Don’t ignore technical metrics like crawl efficiency and page load times. Search engine crawlers should navigate your mind map-inspired structure more efficiently, potentially improving your crawl budget allocation and indexing speed for new content.

Action Steps: Your 30-Day Mind Mapping Implementation Plan

Transform your site structure insights into tangible improvements with this systematic 30-day plan that prioritizes quick wins while building toward comprehensive structural improvements.

Week 1: Create your master mind map using customer interview insights and search data analysis. Don’t redesign anything yet—focus entirely on understanding and visualizing the relationships between topics, user needs, and your current content offerings.

Week 2: Audit your existing site against your mind map insights. Identify the three biggest disconnects between your ideal structure and current reality. These become your priority improvement targets that will likely deliver the most significant impact on user experience and search performance.

Week 3: Implement your highest-impact improvements first.
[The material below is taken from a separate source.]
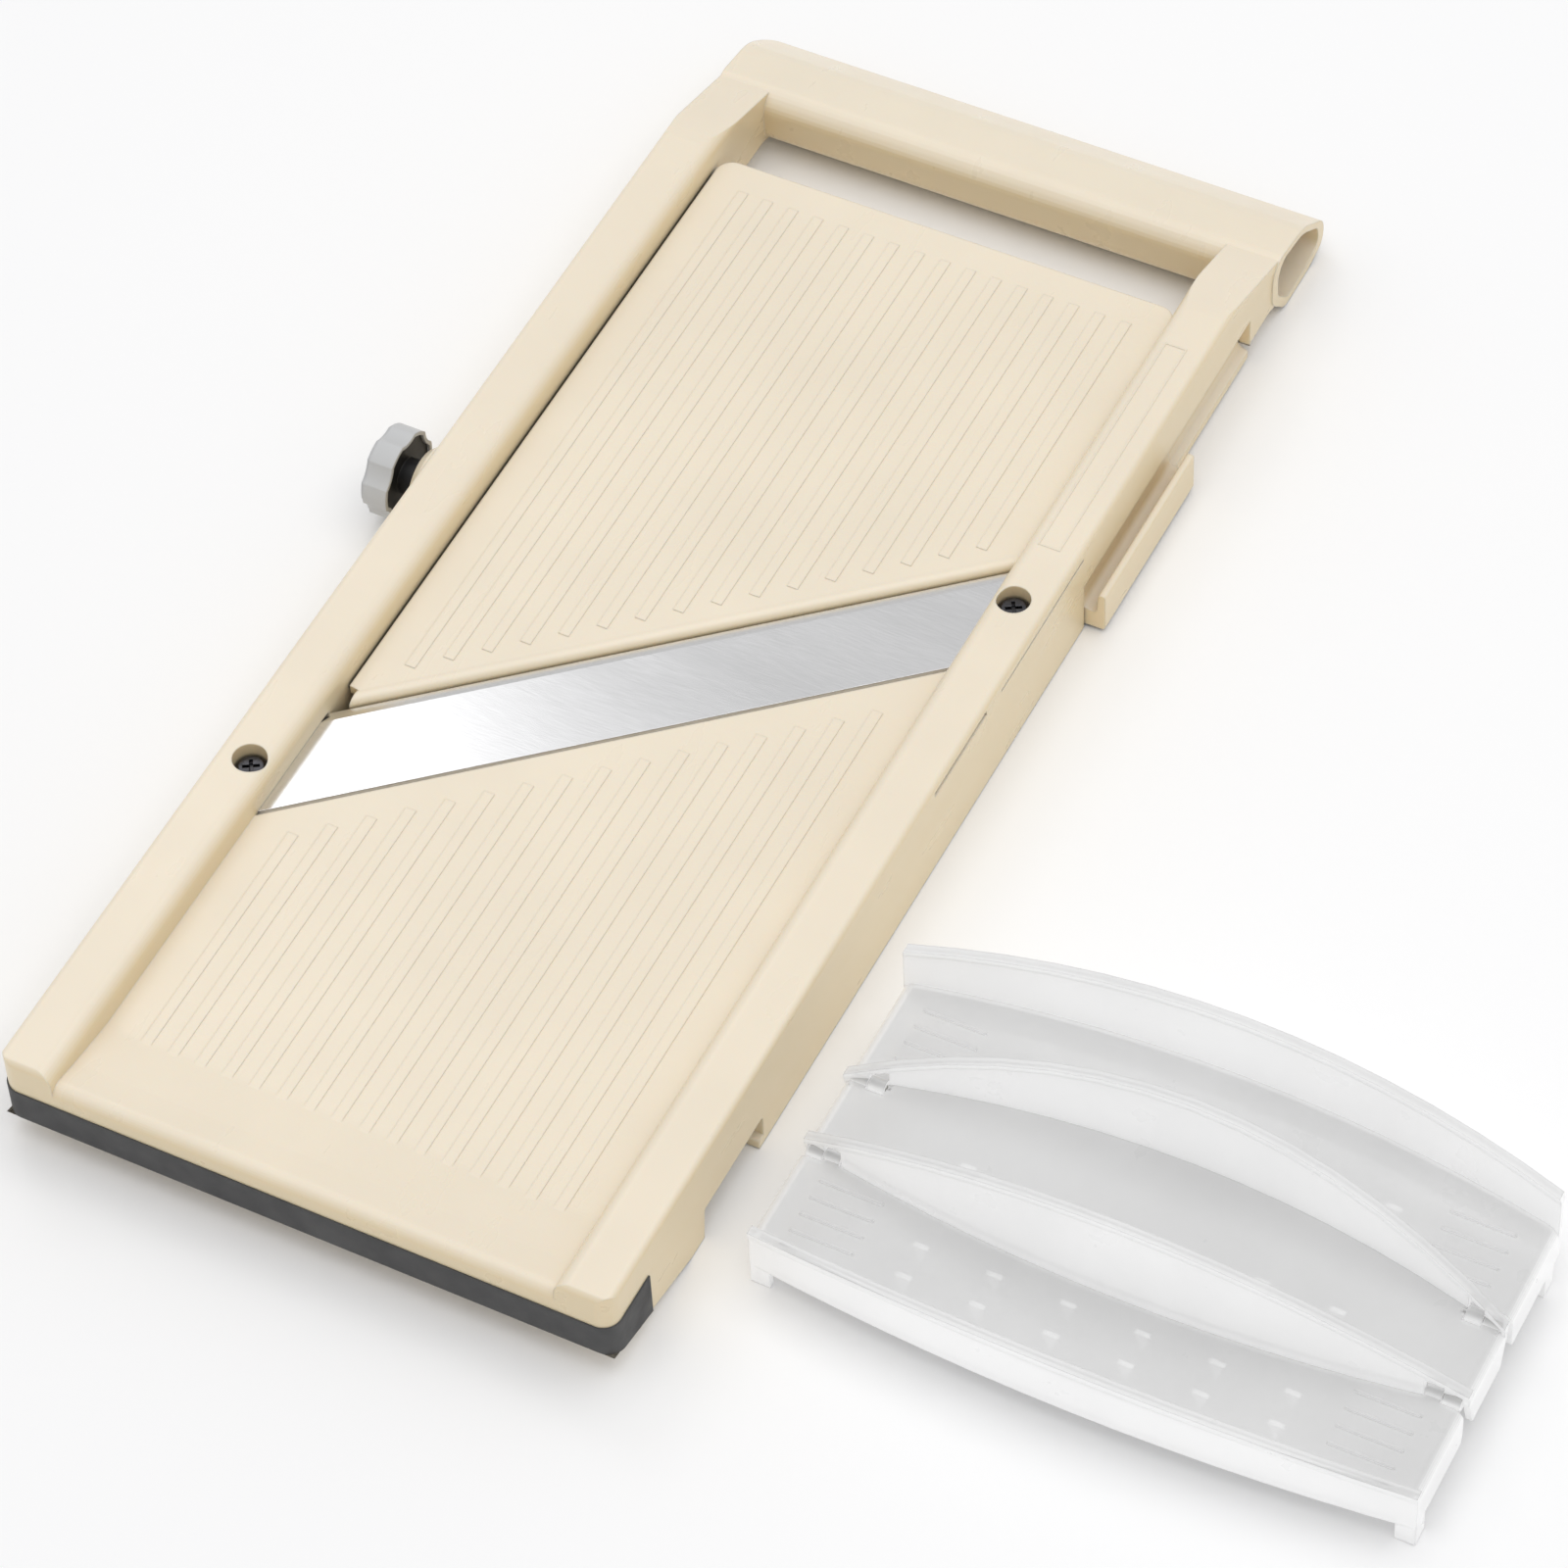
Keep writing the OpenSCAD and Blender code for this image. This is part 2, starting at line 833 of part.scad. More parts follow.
module knob_screw() {
    head_x = knob_x - knob_w + 0.2;
    color([0.55, 0.55, 0.57])
    difference() {
        union() {
            bar_x(head_x, head_x + 1.4, y_dial, dial_z, 3);
            bar_x(head_x + 1, head_x + 5, y_dial, dial_z, knob_screw_r);
        }
        for (turn = [0, 90])
            translate([head_x, y_dial, dial_z])
                rotate([turn, 0, 0])
                    translate([-cut, -1.7, -0.35])
                        cube([1.7, 3.4, 0.7]);
    }
}

module dial_shaft() {
    start = knob_x - knob_w + knob_recess;
    color([0.75, 0.75, 0.77])
    difference() {
        bar_x(start, shaft_end, y_dial, dial_z, shaft_r);
        bar_x(start - cut, knob_x - knob_w + 5.2, y_dial, dial_z, knob_screw_r);
        difference() {
            bar_x(clip_x, clip_x + clip_t, y_dial, dial_z, shaft_r + cut);
            bar_x(clip_x - cut, clip_x + clip_t + cut, y_dial, dial_z, groove_r);
        }
    }
}

// Spiral cam: its height falls evenly as the dial turns, then steps back along a chord
module lift_cam() {
    step = 10;
    rotate([90, 0, 90])
        linear_extrude(cam_w)
            difference() {
                polygon([
                    for (turn = [0:step:cam_turn])
                        (cam_high - cam_lift * turn / cam_turn) * [cos(90 - turn), sin(90 - turn)]
                ]);
                circle(r = shaft_r);
            }
}

module lift_cams() {
    color([0.85, 0.85, 0.82])
    for (i = [1, 2])
        translate([web_x - 4 - cam_w - (i - 1) * cam_pitch, y_dial, dial_z])
            lift_cam();
}

module shaft_bush() {
    flange_x = -half_w - boss_out - bush_flange_t;
    color([0.92, 0.92, 0.90])
    difference() {
        union() {
            bar_x(flange_x, flange_x + bush_flange_t, y_dial, dial_z, bush_flange_r);
            bar_x(flange_x, -cavity_out, y_dial, dial_z, bush_r);
        }
        bar_x(flange_x - cut, -cavity_out + cut, y_dial, dial_z, shaft_r + running);
    }
}

module shaft_clip() {
    color([0.45, 0.45, 0.47])
    difference() {
        bar_x(clip_x, clip_x + clip_t, y_dial, dial_z, clip_r);
        bar_x(clip_x - cut, clip_x + clip_t + cut, y_dial, dial_z, groove_r);
        block([clip_x - cut, y_dial - groove_r * 0.9, dial_z],
              [clip_x + clip_t + cut, y_dial + groove_r * 0.9, dial_z + clip_r + cut]);
    }
}

// ---- Blade drawer ----

// Section of the drawer front: a lip at the bottom and a hollow face that rises to the top
function scoop(x_lip, x_top, z_top) = concat(
    [[door_in, door_z0], [x_lip - 1, door_z0], [x_lip, door_z0 + 1], [x_lip, lip_z]],
    [for (a = [0:15:90]) [
        x_lip - 1 - (x_lip - 1 - x_top) * sin(a),
        z_top - (z_top - lip_z - 0.4) * cos(a)
    ]],
    [[door_in, z_top]]
);

// Section of the finger tab: an upright plate with a finger trough behind it
function finger_tab(z_top) =
    let (
        plate_out = half_w + tab_out,
        plate_in = plate_out - tab_t
    )
    rounded([
        [door_in, door_z0, 0],
        [plate_out, door_z0, 1.2],
        [plate_out, door_top - 2, 0.8],
        [plate_in, door_top - 2, 0.8],
        [plate_in - 0.4, door_top - 9, 1.4],
        [half_w - 1.2, door_top - 8, 1.8],
        [half_w - 1.8, z_top, 0.5],
        [door_in, z_top, 0]
    ]);

module blade_drawer() {
    x0 = half_w - drawer_reach;
    door_y0 = drawer_y0 - drawer_play + 0.5;
    door_y1 = wall_end - 0.5;
    front_top = door_top - 0.6;
    color([0.93, 0.88, 0.80])
    union() {
        difference() {
            block([x0, drawer_y0, drawer_z0], [door_in + 1, drawer_y1, drawer_top]);
            block([x0 + drawer_wall, drawer_in0, drawer_z0 + drawer_wall],
                  [door_in, drawer_in1, drawer_top + cut]);
        }
        for (i = [1, 2])
            let (y = drawer_in0 + i * lane + (i - 1) * divider_t)
            block([x0 + drawer_wall / 2, y, drawer_z0 + drawer_wall / 2],
                  [door_in + 0.5, y + divider_t, drawer_z0 + drawer_wall + 3]);
        front_plate(door_y0, door_y0 + tab_l, finger_tab(front_top));
        front_plate(door_y0 + tab_l, door_y1, scoop(half_w - 0.3, door_in + 2, front_top));
    }
}

// Flat strip with a row of pointed teeth along its rear edge
module comb_blade(slot, pitch) {
    y0 = drawer_in0 + slot * (lane + divider_t) + comb_margin;
    y1 = y0 + lane - 2 * comb_margin;
    root = y1 - comb_tooth_h;
    teeth = floor((comb_x1 - comb_x0 - 4) / pitch);
    x0 = (comb_x0 + comb_x1 - teeth * pitch) / 2;
    z = drawer_z0 + drawer_wall;
    color([0.80, 0.81, 0.83])
    flat_plate(z, z + comb_t, concat(
        [[comb_x0, root], [comb_x0, y0], [comb_x1, y0], [comb_x1, root]],
        [for (i = [teeth - 1:-1:0]) each [
            [x0 + (i + 0.85) * pitch, root],
            [x0 + (i + 0.5) * pitch, y1],
            [x0 + (i + 0.15) * pitch, root]
        ]]
    ));
}

module comb_blade_coarse() {
    comb_blade(0, 8);
}

module comb_blade_medium() {
    comb_blade(1, 4);
}

module comb_blade_fine() {
    comb_blade(2, 2.4);
}

// ---- Hand guard ----

// Points of an edge across the guard that bows away from a straight line
function bow(x, rise) = rise * (1 - pow(x / guard_half, 2));
function bow_edge(y, rise) = [
    for (i = [0:bow_steps])
        let (x = guard_half * (2 * i / bow_steps - 1))
        [guard_x + x, y + bow(x, rise)]
];
function reversed(list) = [for (i = [len(list) - 1:-1:0]) list[i]];

// Strip along a bowed edge, between a flat or arched lower and an arched upper line
module bowed_strip(y, rise, extra, low, high) {
    intersection() {
        flat_plate(0, body_w,
            concat(bow_edge(y - extra, rise), reversed(bow_edge(y + guard_t + extra, rise))));
        front_plate(y - wall_reach, y + wall_reach, concat(low, reversed(high)));
    }
}

// Upright wall that follows a bowed edge, arched in front view, with a bead along its top
module bowed_wall(y, rise, z0, end_h, arch_h) {
    top = guard_h + end_h;
    bowed_strip(y, rise, 0, bow_edge(z0, 0), bow_edge(top - bead_h / 2, arch_h));
    bowed_strip(y, rise, bead_w, bow_edge(top - bead_h, arch_h), bow_edge(top, arch_h));
}

// Roof and side flanges between two stations; a flange leans back from an end that folds
module guard_shell(y0, y1, bow0, bow1, folds0, folds1) {
    outer = guard_half;
    inner = guard_half - guard_t;
    far0 = y0 - wall_reach;
    far1 = y1 + wall_reach;
    intersection() {
        translate([guard_x, 0, 0])
            front_plate(far0, far1, concat(
                rounded([
                    [-outer, flange_z, 0],
                    [-outer, guard_h, guard_round],
                    [outer, guard_h, guard_round],
                    [outer, flange_z, 0]
                ]),
                reversed(rounded([
                    [-inner, flange_z, 0],
                    [-inner, guard_h - guard_t, guard_round - guard_t],
                    [inner, guard_h - guard_t, guard_round - guard_t],
                    [inner, flange_z, 0]
                ]))
            ));
        flat_plate(0, guard_h + cut, concat(bow_edge(y0, bow0), reversed(bow_edge(y1, bow1))));
        side_plate(guard_x - outer - cut, guard_x + outer + cut, [
            [folds0 ? y0 + flange_lean : far0, flange_z],
            [folds0 ? y0 : far0 - cut, guard_h - guard_t],
            [far0 - cut, guard_h - guard_t],
            [far0 - cut, guard_h + cut],
            [far1 + cut, guard_h + cut],
            [far1 + cut, guard_h - guard_t],
            [folds1 ? y1 : far1 + cut, guard_h - guard_t],
            [folds1 ? y1 - flange_lean : far1, flange_z]
        ]);
    }
}

// Places children at the two ends of a fold, mirrored about the guard's middle
module fold_ends() {
    for (side = [0, 1])
        translate([guard_x, 0, 0])
            mirror([side, 0, 0])
                children();
}

// Knuckle on the grip panel, next to its flange
module grip_knuckle(y, inward) {
    x1 = guard_half - guard_t;
    bar_x(x1 - knuckle_w, x1 + 0.2, y, fold_z, knuckle_r);
    block([x1 - knuckle_w, min(y, y + inward * 3), guard_h - guard_t],
          [x1, max(y, y + inward * 3), guard_h]);
}

// Knuckle on an outer panel, just inboard of the grip knuckle
module leaf_knuckle(y, inward) {
    x1 = guard_half - guard_t - knuckle_w - knuckle_gap;
    bar_x(x1 - knuckle_w, x1, y, fold_z, knuckle_r);
    block([x1 - knuckle_w, min(y, y + inward * 7), guard_h - guard_t],
          [x1, max(y, y + inward * 7), guard_h]);
}

// Room left in the grip panel for a leaf knuckle and the bridge that carries it
module leaf_clearance(y, outward) {
    x1 = guard_half - guard_t - knuckle_w;
    x0 = x1 - knuckle_w - 2 * knuckle_gap;
    far = y - outward * bridge_reach;
    block([x0, min(y - knuckle_room, far), 0],
          [x1, max(y + knuckle_room, far), guard_h + 4]);
}

// Room left in an outer panel for a grip knuckle
module grip_clearance(y) {
    block([guard_half - guard_t - knuckle_w - knuckle_gap, y - knuckle_room, 0],
          [guard_half + cut, y + knuckle_room, guard_h + 4]);
}

module pin_bore(y, play) {
    x1 = guard_half - guard_t;
    bar_x(x1 - 2 * knuckle_w - 2 * knuckle_gap - cut, x1, y, fold_z, guard_pin_r + play);
}

// Six pointed fins hanging below the plate
module spike_row(y) {
    for (i = [0:5])
        translate([guard_x + (i - 2.5) * spike_pitch, 0, 0])
            front_plate(y - spike_t / 2, y + spike_t / 2, [
                [-spike_w / 2, guard_h - guard_t / 2],
                [spike_w / 2, guard_h - guard_t / 2],
                [0, guard_h - guard_t - spike_l]
            ]);
}

// Short grip lines near both ends of a panel
module end_lines(y, count) {
    fold_ends()
        for (i = [0:count - 1])
            block([guard_half - 24, y + i * line_pitch, guard_h - 0.3],
                  [guard_half - 8, y + i * line_pitch + line_w, guard_h + line_h]);
}

module guard_front_panel() {
    color([0.93, 0.93, 0.93])
    difference() {
        union() {
            guard_shell(guard_y, fold_y1 - fold_gap / 2, front_bow, grip_front_bow, false, true);
            bowed_wall(guard_y, front_bow, flange_z, 1, 3.5);
            fold_ends() {
                block([guard_half - leg_w, guard_y, 0],
                      [guard_half, guard_y + guard_t, flange_z + 2]);
                block([guard_half - guard_t, guard_y, 0],
                      [guard_half, guard_y + leg_w, flange_z + 1]);
            }
            spike_row(guard_y + 6);
            spike_row(guard_y + 15);
            end_lines(guard_y + 5, 4);
            fold_ends()
                leaf_knuckle(fold_y1, -1);
        }
        fold_ends() {
            grip_clearance(fold_y1);
            pin_bore(fold_y1, running);
        }
    }
}

module guard_grip_panel() {
    color([0.93, 0.93, 0.93])
    difference() {
        union() {
            difference() {
                union() {
                    guard_shell(fold_y1 + fold_gap / 2, fold_y2 - fold_gap / 2,
                                grip_front_bow, grip_rear_bow, true, true);
                    bowed_wall(fold_y1 + fold_gap / 2, grip_front_bow,
                               guard_h - guard_t, 2, 24);
                    bowed_wall(fold_y2 - fold_gap / 2 - guard_t, grip_rear_bow,
                               guard_h - guard_t, 2, 20);
                }
                fold_ends() {
                    leaf_clearance(fold_y1, 1);
                    leaf_clearance(fold_y2, -1);
                }
            }
            fold_ends() {
                grip_knuckle(fold_y1, 1);
                grip_knuckle(fold_y2, -1);
            }
            spike_row((fold_y1 + fold_y2) / 2);
        }
        fold_ends() {
            pin_bore(fold_y1, 0);
            pin_bore(fold_y2, 0);
        }
    }
}

module guard_rear_panel() {
    wall_h = 12;
    arch_h = 7.5;
    color([0.93, 0.93, 0.93])
    difference() {
        union() {
            guard_shell(fold_y2 + fold_gap / 2, guard_end, grip_rear_bow, rear_bow, true, false);
            intersection() {
                bowed_wall(guard_end - guard_t, rear_bow, flange_z, wall_h, arch_h);
                translate([guard_x, 0, 0])
                    front_plate(fold_y2, guard_end + wall_reach, rounded([
                        [-guard_half, flange_z, 0],
                        [guard_half, flange_z, 0],
                        [guard_half, guard_h + wall_h + arch_h, 10],
                        [-guard_half, guard_h + wall_h + arch_h, 10]
                    ]));
            }
            fold_ends()
                block([guard_half - guard_t, guard_end - leg_w - 3, 0],
                      [guard_half, guard_end - 3, flange_z + 1]);
            spike_row(fold_y2 + 20);
            end_lines(fold_y2 + 8, 4);
            fold_ends()
                leaf_knuckle(fold_y2, 1);
        }
        fold_ends() {
            grip_clearance(fold_y2);
            pin_bore(fold_y2, running);
        }
    }
}

module guard_pins(y) {
    x1 = guard_half - guard_t;
    color([0.88, 0.88, 0.88])
    fold_ends()
        bar_x(x1 - 2 * knuckle_w - knuckle_gap, x1, y, fold_z, guard_pin_r);
}

module guard_front_hinge_pins() {
    guard_pins(fold_y1);
}

module guard_rear_hinge_pins() {
    guard_pins(fold_y2);
}

frame();
rubber_foot();
main_blade();
blade_screws();
blade_nuts();
adjust_table();
table_hinge_pins();
thickness_knob();
knob_hub();
knob_screw();
dial_shaft();
lift_cams();
shaft_bush();
shaft_clip();
blade_drawer();
comb_blade_coarse();
comb_blade_medium();
comb_blade_fine();
guard_front_panel();
guard_grip_panel();
guard_rear_panel();
guard_front_hinge_pins();
guard_rear_hinge_pins();
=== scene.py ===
"""Looks, light and camera for the mandoline slicer; every shape and place comes from the frame."""
import json
import math

import bpy
from mathutils import Matrix, Vector

MM = 0.001

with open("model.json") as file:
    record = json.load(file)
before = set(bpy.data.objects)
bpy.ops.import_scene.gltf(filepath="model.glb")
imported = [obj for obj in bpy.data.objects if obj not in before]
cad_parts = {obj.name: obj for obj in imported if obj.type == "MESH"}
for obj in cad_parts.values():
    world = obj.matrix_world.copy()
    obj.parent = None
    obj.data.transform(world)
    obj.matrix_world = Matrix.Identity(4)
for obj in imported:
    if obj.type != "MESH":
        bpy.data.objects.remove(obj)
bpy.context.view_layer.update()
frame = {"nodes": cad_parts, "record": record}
scene = bpy.context.scene


# ---- Shader helpers ----

BEVEL_SAMPLES = 6
GAP_SAMPLES = 8

# Input and output numbers of a Mix node that mixes colours
MIX_FACTOR = 0
MIX_FIRST = 6
MIX_SECOND = 7
MIX_RESULT = 2

# How far the rounded normal agrees with the true one, at an edge and on a flat face
AGREES_AT_EDGE = 0.75
AGREES_ON_FLAT = 0.995
EDGE_SHARE = 0.6

# Open share of the sky seen from deep in a gap, and at its mouth
GAP_DEEP = 0.152
GAP_MOUTH = 0.38

# Steepness, as the size of the normal's Z, at which a face counts as upright or level
UPRIGHT_Z = 0.3
LEVEL_Z = 0.9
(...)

This might mean reorganizing your main navigation, creating new category pages, or establishing internal linking between previously disconnected content areas. Focus on changes that visitors will notice immediately.

Week 4: Expand your improvements to include supporting content creation and technical optimizations like URL restructuring or breadcrumb implementation. Use this week to fill content gaps identified through your mind mapping process.

Remember that semantic site structure improvement is an ongoing process, not a one-time project. Schedule monthly mind mapping sessions to evaluate new content opportunities, seasonal adjustments, and evolving user needs that should influence your site’s organization.

Your semantic site structure mind map isn’t just an SEO tool—it’s a business growth strategy that aligns your website with how customers actually think and search. Start mapping today, and watch your site transform from a confusing maze into a user-friendly pathway that both search engines and customers love to navigate.